Rows from an object dataset -
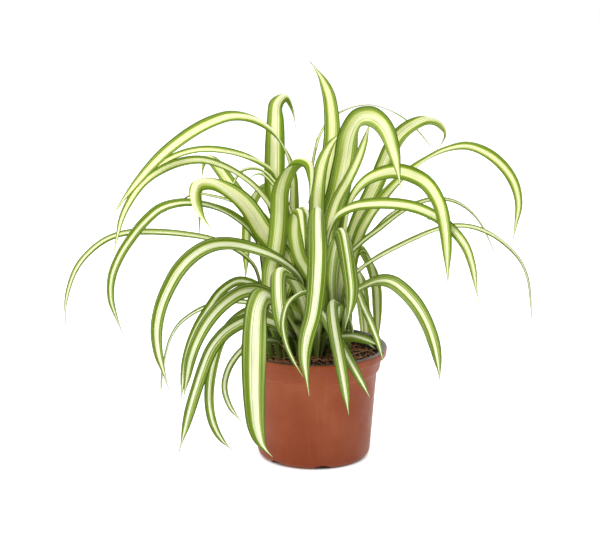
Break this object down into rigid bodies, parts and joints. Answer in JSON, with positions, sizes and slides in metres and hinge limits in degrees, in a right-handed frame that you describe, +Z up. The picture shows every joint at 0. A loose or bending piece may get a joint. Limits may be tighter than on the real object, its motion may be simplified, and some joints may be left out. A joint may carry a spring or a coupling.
{
  "type": "potted spider plant",
  "caption": "Clump of long arching striped strap leaves rising from potting mix in a tapered round nursery pot with a rolled rim and drain slots.",
  "frame": {"origin": "centre of the pot's flat underside, on the surface that the pot stands on", "axes": "+Z up along the pot's axis; -Y toward the side on which the broad front leaves hang over the pot; +X to the right of that view"},
  "size_m": [0.3783, 0.2731, 0.3147],
  "materials": {
    "pot_plastic": "satin terracotta-brown thermoplastic, dark grey on the inside and along the rim's edge",
    "potting_mix": "rough dark brown peat with orange-brown coir fibres",
    "leaf_blade": "soft satin living leaf, green margins with a cream stripe along the middle"
  },
  "bodies": {
    "root": {"leaf_back_01": "leaf_blade", "leaf_back_02": "leaf_blade", "leaf_back_03": "leaf_blade", "leaf_back_04": "leaf_blade", "leaf_back_05": "leaf_blade", "leaf_back_06": "leaf_blade", "leaf_back_07": "leaf_blade", "leaf_back_08": "leaf_blade", "leaf_back_09": "leaf_blade", "leaf_back_10": "leaf_blade", "leaf_back_11": "leaf_blade", "leaf_back_12": "leaf_blade", "leaf_front_01": "leaf_blade", "leaf_front_02": "leaf_blade", "leaf_front_03": "leaf_blade", "leaf_front_04": "leaf_blade", "leaf_front_05": "leaf_blade", "leaf_front_06": "leaf_blade", "leaf_front_07": "leaf_blade", "leaf_front_08": "leaf_blade", "leaf_front_09": "leaf_blade", "leaf_front_10": "leaf_blade", "leaf_left_01": "leaf_blade", "leaf_left_02": "leaf_blade", "leaf_left_03": "leaf_blade", "leaf_left_04": "leaf_blade", "leaf_left_05": "leaf_blade", "leaf_left_06": "leaf_blade", "leaf_left_07": "leaf_blade", "leaf_left_08": "leaf_blade", "leaf_left_09": "leaf_blade", "leaf_left_10": "leaf_blade", "leaf_left_11": "leaf_blade", "leaf_left_12": "leaf_blade", "leaf_left_13": "leaf_blade", "leaf_left_14": "leaf_blade", "leaf_left_15": "leaf_blade", "leaf_left_16": "leaf_blade", "leaf_left_17": "leaf_blade", "leaf_left_18": "leaf_blade", "leaf_right_01": "leaf_blade", "leaf_right_02": "leaf_blade", "leaf_right_03": "leaf_blade", "leaf_right_04": "leaf_blade", "leaf_right_05": "leaf_blade", "leaf_right_06": "leaf_blade", "leaf_right_07": "leaf_blade", "leaf_right_08": "leaf_blade", "leaf_right_09": "leaf_blade", "leaf_right_10": "leaf_blade", "leaf_right_11": "leaf_blade", "leaf_right_12": "leaf_blade", "leaf_right_13": "leaf_blade", "pot": "pot_plastic", "potting_mix": "potting_mix"}
  },
  "joints": []
}
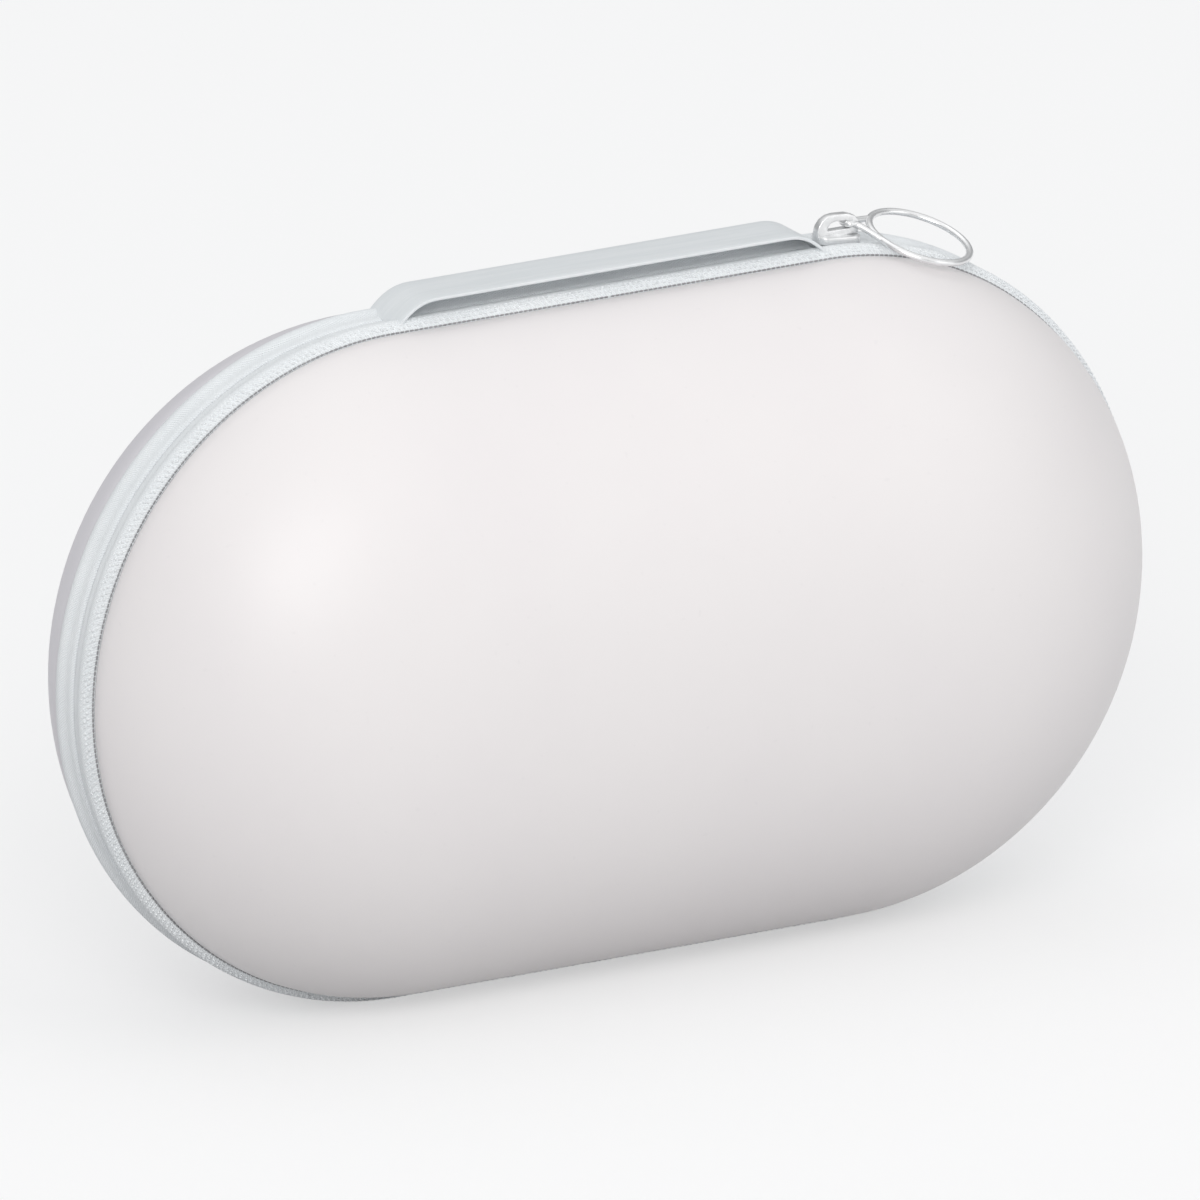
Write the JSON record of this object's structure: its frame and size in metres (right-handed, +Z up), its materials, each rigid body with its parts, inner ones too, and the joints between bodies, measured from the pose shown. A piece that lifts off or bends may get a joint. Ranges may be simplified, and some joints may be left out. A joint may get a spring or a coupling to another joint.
{
  "type": "electric toothbrush travel case",
  "caption": "Rounded hard-shell travel case that zips round its edge, with a flat carrying strap along the top and a slider with a ring pull.",
  "frame": {"origin": "middle of the footprint, on the surface that the case stands on", "axes": "+X along the case to the slider's end, +Y from the front shell to the rear shell, +Z up through the strap"},
  "size_m": [0.2184, 0.0914, 0.133],
  "materials": {
    "shell_front": "smooth satin moulded foam shell, warm white",
    "shell_rear": "smooth satin moulded foam shell, warm white",
    "woven_tape": "fine woven tape, cool pale grey",
    "coil_nylon": "nylon coil",
    "lining_cloth": "knitted lining",
    "binding_cloth": "bias binding",
    "strap_sheet": "smooth coated strap, cool pale grey",
    "board_plastic": "flexible stiffening strip",
    "cast_metal": "bright satin cast metal",
    "elastic_webbing": "elastic webbing",
    "net_cloth": "knitted net"
  },
  "bodies": {
    "rear_half": {"rear_shell": "shell_rear", "rear_lining": "lining_cloth", "rear_zipper_tape": "woven_tape", "rear_zipper_coil": "coil_nylon", "rear_binding": "binding_cloth", "handle_loop": "elastic_webbing", "neck_loop": "elastic_webbing"},
    "lid": {"front_shell": "shell_front", "front_lining": "lining_cloth", "front_zipper_tape": "woven_tape", "front_zipper_coil": "coil_nylon", "front_binding": "binding_cloth", "pocket_net": "net_cloth", "pocket_hem": "elastic_webbing", "spine_band": "woven_tape", "spine_board": "board_plastic", "spine_lining": "lining_cloth", "handle_strap": "strap_sheet", "zipper_stop_left": "coil_nylon", "zipper_stop_right": "coil_nylon"},
    "slider": {"slider_body": "cast_metal"},
    "pull": {"pull_ring": "cast_metal"}
  },
  "joints": [
    {"name": "lid_hinge", "type": "hinge", "parent": "rear_half", "child": "lid", "pos_m": [0, 0.0065, 0.12675], "axis": [1, 0, 0], "range_deg": [-95, 0]},
    {"name": "slider_travel", "type": "hinge", "parent": "lid", "child": "slider", "pos_m": [0.045, 0, 0.06425], "axis": [0, 1, 0], "range_deg": [0, 150]},
    {"name": "pull_swing", "type": "hinge", "parent": "slider", "child": "pull", "pos_m": [0.05207, 0, 0.13089], "axis": [0, -1, 0], "range_deg": [0, 95]}
  ]
}
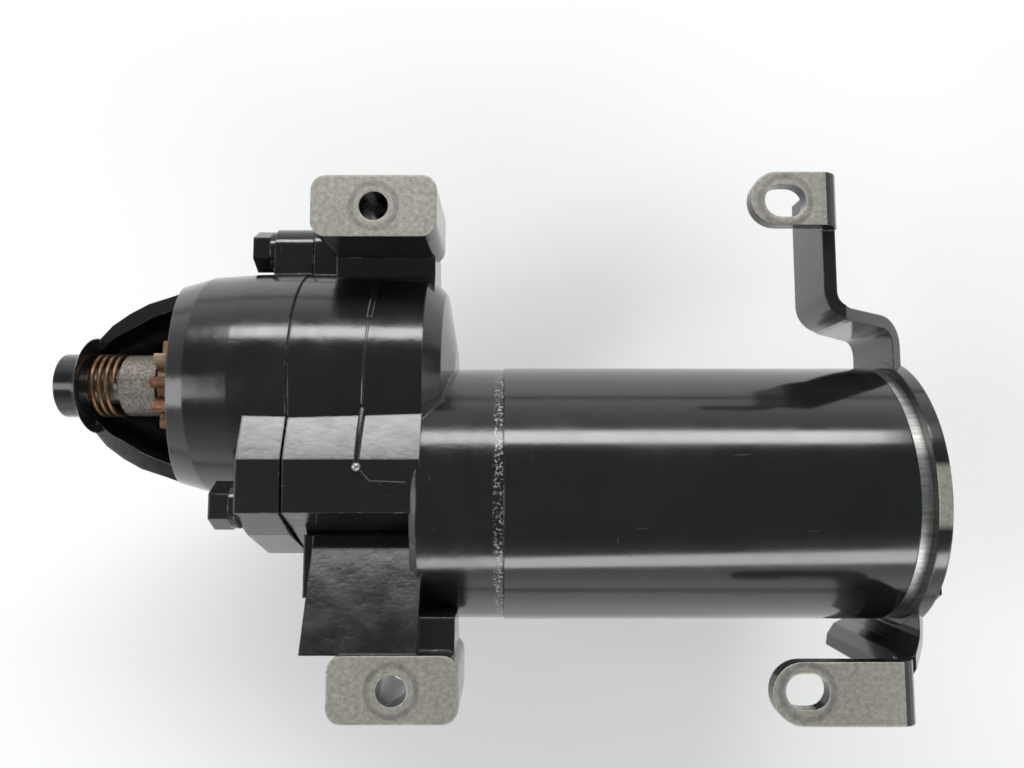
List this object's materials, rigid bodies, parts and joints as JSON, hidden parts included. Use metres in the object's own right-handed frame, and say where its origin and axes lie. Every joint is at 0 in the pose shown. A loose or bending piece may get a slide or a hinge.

Set task -
Repeat every record, keeping each word and mark exactly as it is.

Solved exercise -
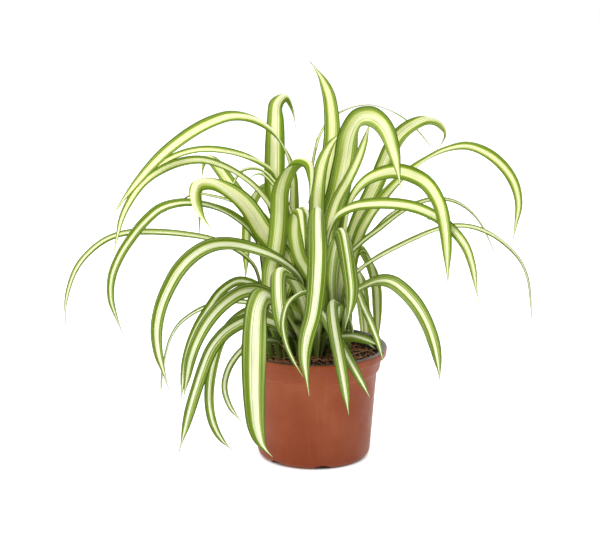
Break this object down into rigid bodies, parts and joints. Answer in JSON, with positions, sizes and slides in metres and hinge limits in degrees, in a right-handed frame that you describe, +Z up. The picture shows every joint at 0. A loose or bending piece may get a joint. Limits may be tighter than on the real object, its motion may be simplified, and some joints may be left out. A joint may carry a spring or a coupling.
{
  "type": "potted spider plant",
  "caption": "Clump of long arching striped strap leaves rising from potting mix in a tapered round nursery pot with a rolled rim and drain slots.",
  "frame": {"origin": "centre of the pot's flat underside, on the surface that the pot stands on", "axes": "+Z up along the pot's axis; -Y toward the side on which the broad front leaves hang over the pot; +X to the right of that view"},
  "size_m": [0.3783, 0.2731, 0.3147],
  "materials": {
    "pot_plastic": "satin terracotta-brown thermoplastic, dark grey on the inside and along the rim's edge",
    "potting_mix": "rough dark brown peat with orange-brown coir fibres",
    "leaf_blade": "soft satin living leaf, green margins with a cream stripe along the middle"
  },
  "bodies": {
    "root": {"leaf_back_01": "leaf_blade", "leaf_back_02": "leaf_blade", "leaf_back_03": "leaf_blade", "leaf_back_04": "leaf_blade", "leaf_back_05": "leaf_blade", "leaf_back_06": "leaf_blade", "leaf_back_07": "leaf_blade", "leaf_back_08": "leaf_blade", "leaf_back_09": "leaf_blade", "leaf_back_10": "leaf_blade", "leaf_back_11": "leaf_blade", "leaf_back_12": "leaf_blade", "leaf_front_01": "leaf_blade", "leaf_front_02": "leaf_blade", "leaf_front_03": "leaf_blade", "leaf_front_04": "leaf_blade", "leaf_front_05": "leaf_blade", "leaf_front_06": "leaf_blade", "leaf_front_07": "leaf_blade", "leaf_front_08": "leaf_blade", "leaf_front_09": "leaf_blade", "leaf_front_10": "leaf_blade", "leaf_left_01": "leaf_blade", "leaf_left_02": "leaf_blade", "leaf_left_03": "leaf_blade", "leaf_left_04": "leaf_blade", "leaf_left_05": "leaf_blade", "leaf_left_06": "leaf_blade", "leaf_left_07": "leaf_blade", "leaf_left_08": "leaf_blade", "leaf_left_09": "leaf_blade", "leaf_left_10": "leaf_blade", "leaf_left_11": "leaf_blade", "leaf_left_12": "leaf_blade", "leaf_left_13": "leaf_blade", "leaf_left_14": "leaf_blade", "leaf_left_15": "leaf_blade", "leaf_left_16": "leaf_blade", "leaf_left_17": "leaf_blade", "leaf_left_18": "leaf_blade", "leaf_right_01": "leaf_blade", "leaf_right_02": "leaf_blade", "leaf_right_03": "leaf_blade", "leaf_right_04": "leaf_blade", "leaf_right_05": "leaf_blade", "leaf_right_06": "leaf_blade", "leaf_right_07": "leaf_blade", "leaf_right_08": "leaf_blade", "leaf_right_09": "leaf_blade", "leaf_right_10": "leaf_blade", "leaf_right_11": "leaf_blade", "leaf_right_12": "leaf_blade", "leaf_right_13": "leaf_blade", "pot": "pot_plastic", "potting_mix": "potting_mix"}
  },
  "joints": []
}
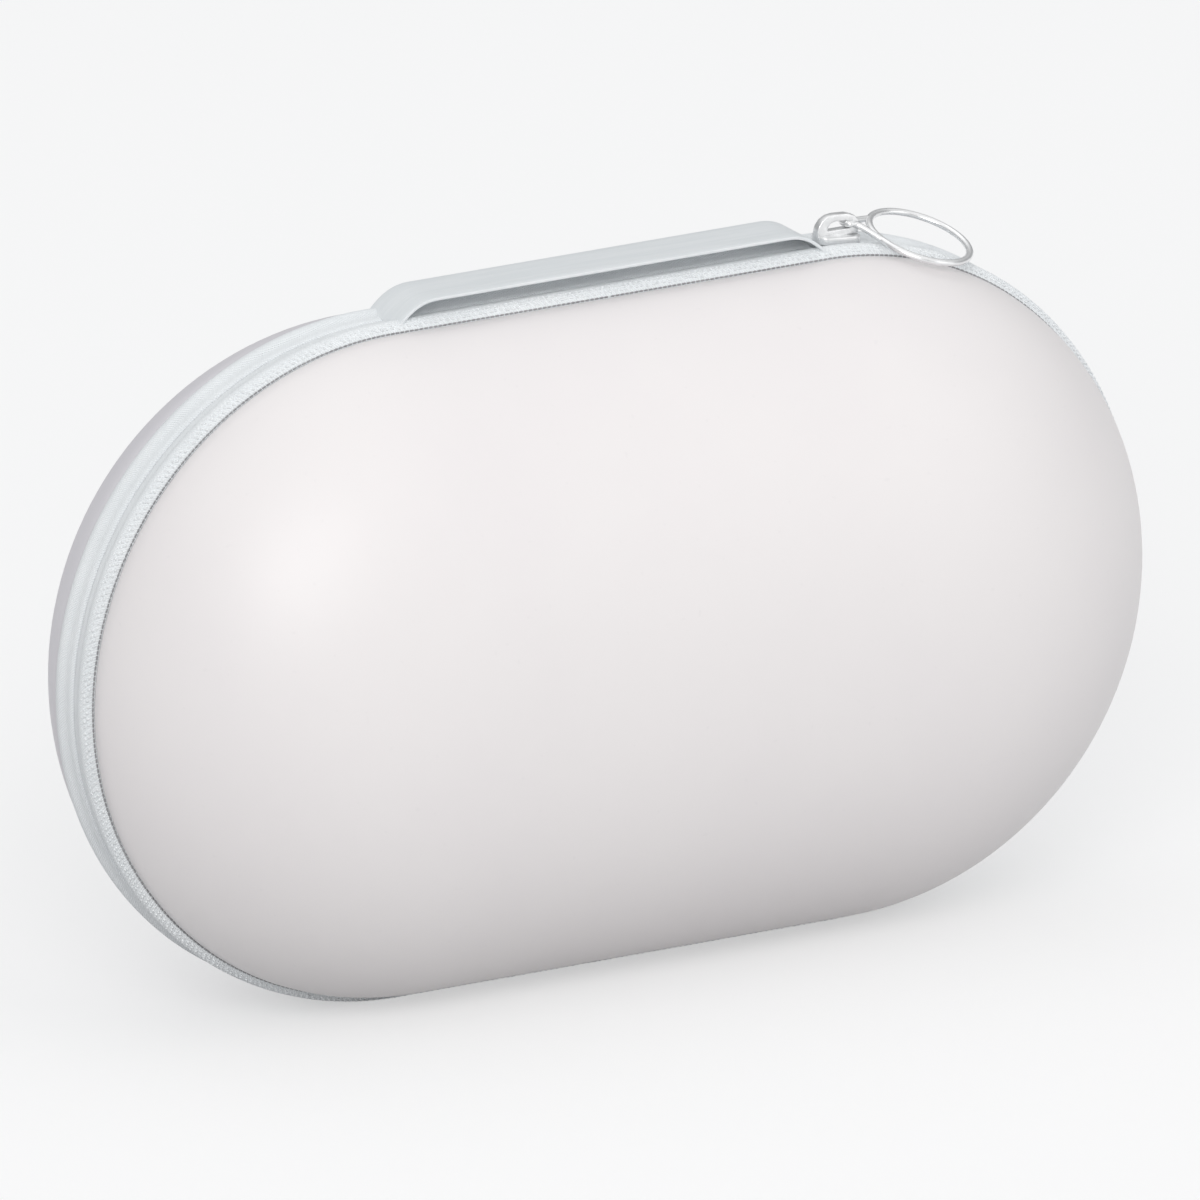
Write the JSON record of this object's structure: its frame and size in metres (right-handed, +Z up), its materials, each rigid body with its parts, inner ones too, and the joints between bodies, measured from the pose shown. A piece that lifts off or bends may get a joint. Ranges may be simplified, and some joints may be left out. A joint may get a spring or a coupling to another joint.
{
  "type": "electric toothbrush travel case",
  "caption": "Rounded hard-shell travel case that zips round its edge, with a flat carrying strap along the top and a slider with a ring pull.",
  "frame": {"origin": "middle of the footprint, on the surface that the case stands on", "axes": "+X along the case to the slider's end, +Y from the front shell to the rear shell, +Z up through the strap"},
  "size_m": [0.2184, 0.0914, 0.133],
  "materials": {
    "shell_front": "smooth satin moulded foam shell, warm white",
    "shell_rear": "smooth satin moulded foam shell, warm white",
    "woven_tape": "fine woven tape, cool pale grey",
    "coil_nylon": "nylon coil",
    "lining_cloth": "knitted lining",
    "binding_cloth": "bias binding",
    "strap_sheet": "smooth coated strap, cool pale grey",
    "board_plastic": "flexible stiffening strip",
    "cast_metal": "bright satin cast metal",
    "elastic_webbing": "elastic webbing",
    "net_cloth": "knitted net"
  },
  "bodies": {
    "rear_half": {"rear_shell": "shell_rear", "rear_lining": "lining_cloth", "rear_zipper_tape": "woven_tape", "rear_zipper_coil": "coil_nylon", "rear_binding": "binding_cloth", "handle_loop": "elastic_webbing", "neck_loop": "elastic_webbing"},
    "lid": {"front_shell": "shell_front", "front_lining": "lining_cloth", "front_zipper_tape": "woven_tape", "front_zipper_coil": "coil_nylon", "front_binding": "binding_cloth", "pocket_net": "net_cloth", "pocket_hem": "elastic_webbing", "spine_band": "woven_tape", "spine_board": "board_plastic", "spine_lining": "lining_cloth", "handle_strap": "strap_sheet", "zipper_stop_left": "coil_nylon", "zipper_stop_right": "coil_nylon"},
    "slider": {"slider_body": "cast_metal"},
    "pull": {"pull_ring": "cast_metal"}
  },
  "joints": [
    {"name": "lid_hinge", "type": "hinge", "parent": "rear_half", "child": "lid", "pos_m": [0, 0.0065, 0.12675], "axis": [1, 0, 0], "range_deg": [-95, 0]},
    {"name": "slider_travel", "type": "hinge", "parent": "lid", "child": "slider", "pos_m": [0.045, 0, 0.06425], "axis": [0, 1, 0], "range_deg": [0, 150]},
    {"name": "pull_swing", "type": "hinge", "parent": "slider", "child": "pull", "pos_m": [0.05207, 0, 0.13089], "axis": [0, -1, 0], "range_deg": [0, 95]}
  ]
}
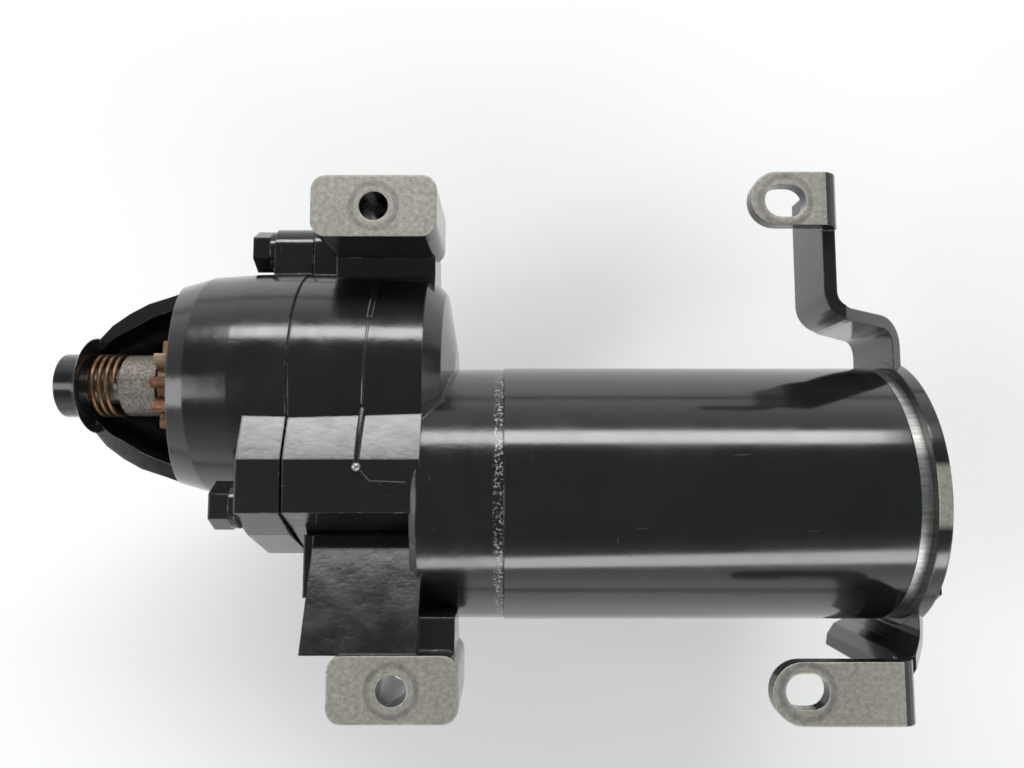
List this object's materials, rigid bodies, parts and joints as JSON, hidden parts included. Use metres in the object's own right-handed frame, and say where its origin and axes lie. Every joint is at 0 in the pose shown. A loose or bending piece may get a slide or a hinge.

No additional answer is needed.